Let's say that someone who doesn't mean well, learns your password to Facebook; What do they They just goes into your Facebook account and send nasty messages to everyone on your Friends list. It would be nice wouldn't it if there was more than one thing that stood between this evildoer and your Facebook account? That's where multifactor authentication comes in.

Let's start with two factor authentication. You are already quite familiar with this. What do you do when you use your Internet banking account? Certainly, you do need to key in a password to get in. Once you do this though, you can't just initiate a money transfer just like that. If you try to do it in an unusual way, the website will send a special password to your cell phone and ask you to key that in. Using the website depends on two different things – your knowledge of the password and your possession of your phone. It's the same thing with with your ATM card and the PIN – it's two factor authentication.

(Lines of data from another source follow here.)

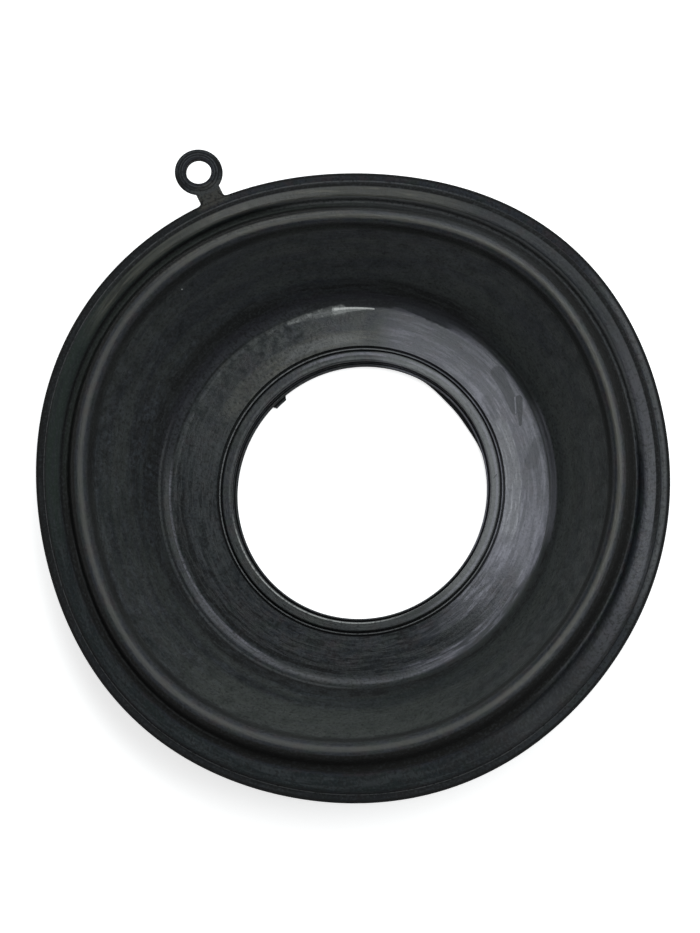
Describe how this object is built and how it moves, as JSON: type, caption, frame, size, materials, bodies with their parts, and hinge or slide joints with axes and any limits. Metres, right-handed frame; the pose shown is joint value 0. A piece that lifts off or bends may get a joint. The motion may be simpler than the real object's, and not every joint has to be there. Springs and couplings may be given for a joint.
{
  "type": "carburettor slide diaphragm",
  "caption": "Round black rubber diaphragm: a shallow bowl with a beaded rim, one rolled fold, a conical wall, a thick ring round its bore and a small ear with an air hole.",
  "frame": {"origin": "on the bore's axis, in the plane of the ring's underside", "axes": "+Z along the bore's axis, from the ring up to the rim; seen from the rim's own centre, which stands 1.05 mm to -X and 0.45 mm to +Y of that axis, the ear lies 116 degrees round from +X"},
  "size_m": [0.0839, 0.0867, 0.0138],
  "materials": {
    "rubber": "satin moulded, lightly bloomed"
  },
  "bodies": {
    "root": {"diaphragm": "rubber"}
  },
  "joints": []
}
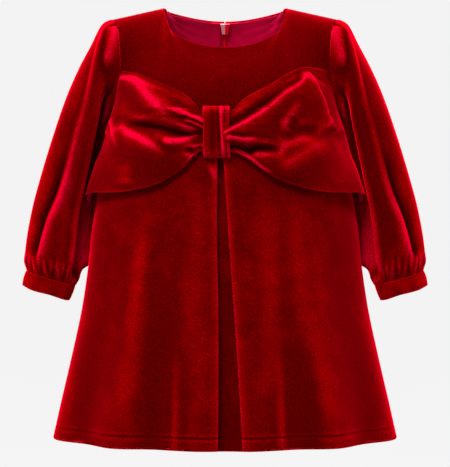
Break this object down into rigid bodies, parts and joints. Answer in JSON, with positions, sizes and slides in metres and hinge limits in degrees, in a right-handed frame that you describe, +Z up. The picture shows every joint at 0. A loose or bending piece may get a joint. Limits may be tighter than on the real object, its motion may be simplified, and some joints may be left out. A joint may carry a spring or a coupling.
{
  "type": "toddler party dress",
  "caption": "Long-sleeved velvet toddler dress with a wide bow across the chest, an inverted box pleat, gathered cuffs and a back zip, filled out as if worn",
  "frame": {"origin": "midway between the two shoulder neck points, at their height, where the wearer's shoulders hold the dress", "axes": "+Z up, the front faces -Y, and +X is to the right as seen from the front"},
  "size_m": [0.4366, 0.2323, 0.4622],
  "materials": {
    "velvet": "deep red cotton velvet, dark face-on and bright where the pile is seen edge-on",
    "lining": "plain crimson woven lining",
    "zip_tape": "dull crimson woven tape",
    "zip_coil": "dyed nylon coil",
    "zip_enamel": "crimson enamelled zinc"
  },
  "bodies": {
    "dress": {"front_bodice": "velvet", "skirt_front": "velvet", "back_left": "velvet", "back_right": "velvet", "sleeve_left": "velvet", "sleeve_right": "velvet", "cuff_left": "velvet", "cuff_right": "velvet", "bow_wing_left": "velvet", "bow_wing_right": "velvet", "bow_knot": "velvet", "bow_lining_left": "lining", "bow_lining_right": "lining", "back_lining_left": "lining", "back_lining_right": "lining", "zip_tape_left": "zip_tape", "zip_tape_right": "zip_tape", "zip_coil": "zip_coil", "zip_slider": "zip_enamel"},
    "pull": {"zip_pull_tab": "zip_enamel"}
  },
  "joints": [
    {"name": "pull_tab_flip", "type": "hinge", "parent": "dress", "child": "pull", "pos_m": [0, 0.05027, -0.01241], "axis": [1, 0, 0], "range_deg": [0, 140]}
  ]
}
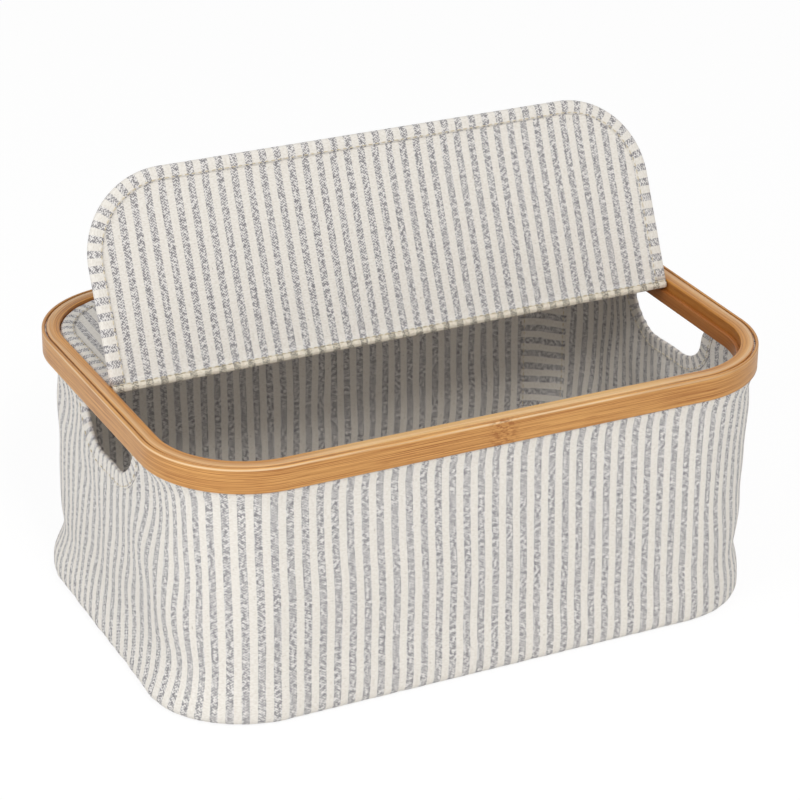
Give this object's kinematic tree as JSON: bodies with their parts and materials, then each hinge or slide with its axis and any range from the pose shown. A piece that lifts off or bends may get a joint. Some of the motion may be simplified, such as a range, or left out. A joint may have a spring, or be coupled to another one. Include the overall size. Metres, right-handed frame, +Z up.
{
  "type": "canvas craft box",
  "caption": "Striped canvas craft box with a bent bamboo rim, handle openings in both ends and a padded canvas lid in two halves that folds up along its middle.",
  "frame": {"origin": "centre of the footprint, on the surface the box stands on", "axes": "+X along the length, +Y to the back where the lid is hinged, +Z up"},
  "size_m": [0.4, 0.28, 0.2812],
  "materials": {
    "bamboo": "satin varnished bamboo, honey brown, grain along the strip",
    "striped_canvas": "cream cotton canvas with woven grey stripes along the height",
    "binding_canvas": "strip of the same canvas, stripes across the edge it binds",
    "greyboard": "pressed grey paper board, matt"
  },
  "bodies": {
    "box": {"outer_hoop": "bamboo", "inner_hoop": "bamboo", "ledge_hoop": "bamboo", "canvas_wall": "striped_canvas", "canvas_floor": "striped_canvas", "seam_tape": "binding_canvas", "left_handle_binding": "binding_canvas", "right_handle_binding": "binding_canvas", "base_board": "greyboard", "base_cover": "striped_canvas", "lid_hinge_tape": "binding_canvas"},
    "rear_lid": {"rear_lid_board": "greyboard", "rear_lid_cover": "striped_canvas", "rear_lid_binding": "binding_canvas", "fold_bead": "binding_canvas"},
    "front_lid": {"front_lid_board": "greyboard", "front_lid_cover": "striped_canvas", "front_lid_binding": "binding_canvas", "fold_leaf": "binding_canvas"}
  },
  "joints": [
    {"name": "lid_lift", "type": "hinge", "parent": "box", "child": "rear_lid", "pos_m": [0, 0.1283, 0.1687], "axis": [-1, 0, 0], "range_deg": [0, 105]},
    {"name": "lid_fold", "type": "hinge", "parent": "rear_lid", "child": "front_lid", "pos_m": [0, -0.002, 0.166], "axis": [-1, 0, 0], "range_deg": [-115, 0]}
  ]
}
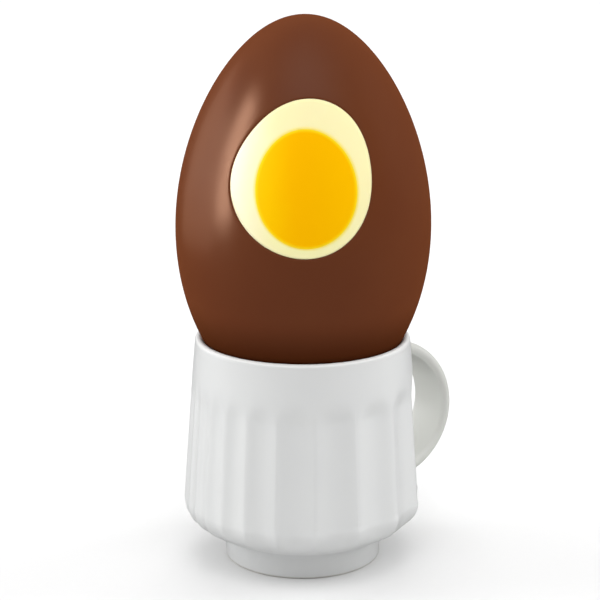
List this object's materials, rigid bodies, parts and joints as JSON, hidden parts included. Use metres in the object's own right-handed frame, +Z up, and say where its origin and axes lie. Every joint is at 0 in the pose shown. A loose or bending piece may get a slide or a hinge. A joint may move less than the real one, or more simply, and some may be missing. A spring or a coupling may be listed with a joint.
{
  "type": "chocolate egg",
  "caption": "Moulded milk-chocolate egg with a cast boiled-egg motif, standing in a fluted porcelain cup with a ring handle.",
  "frame": {"origin": "on the surface that the foot stands on, under the middle of the bounding box; the cup's own axis is 3.8 mm towards -X and 1.2 mm towards -Y of it, because the handle reaches out on one side", "axes": "+Z up through the egg, -Y out of the egg's motif, +X to the right as seen from the front"},
  "size_m": [0.0704, 0.0654, 0.1374],
  "materials": {
    "porcelain": "clear gloss glaze on white porcelain",
    "milk_chocolate": "milk chocolate with the soft gloss of a polished mould",
    "white_chocolate": "cream-white chocolate, soft gloss",
    "yolk_chocolate": "yolk-yellow coloured white chocolate, soft gloss"
  },
  "bodies": {
    "root": {"cup": "porcelain", "egg_shell": "milk_chocolate", "egg_white": "white_chocolate", "egg_yolk": "yolk_chocolate"}
  },
  "joints": []
}
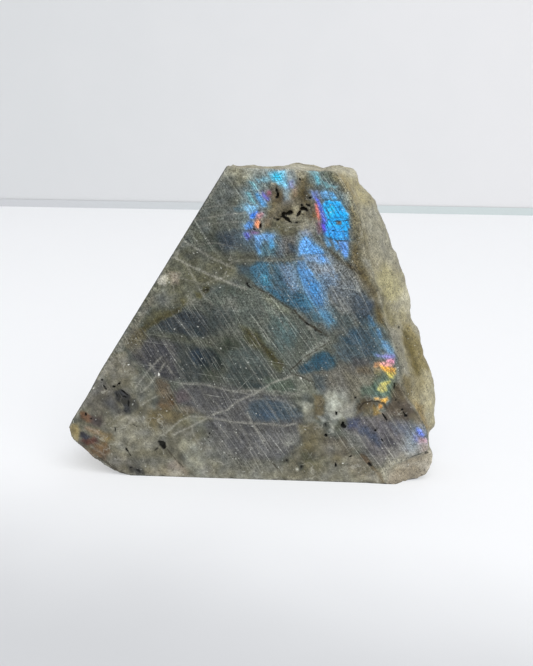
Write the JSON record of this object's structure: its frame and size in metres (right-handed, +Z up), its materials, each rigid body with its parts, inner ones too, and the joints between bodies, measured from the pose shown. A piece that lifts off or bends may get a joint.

They probably use multifactor authentication in the company you work for. You need to swipe the card, key in a number, and perhaps also put your thumb print in in the office computer.

If you are a business and you need to deploy multifactor authentication, you'll probably need to buy a system that involves giving each employee a hardware password generator, and install equipment that recognizes these passwords at every turn. Is it worth it? You could say that it was.

Small owners make the mistake of imagining that they are such low-profile targets that no one would ever bother. Since many of these attacks are done through automated software, they just don't differentiate between large targets and small ones. If they can get away with something, they will attack. It's always a good idea for a your small business to implement the best authentication that it can afford. It can't afford to be without it.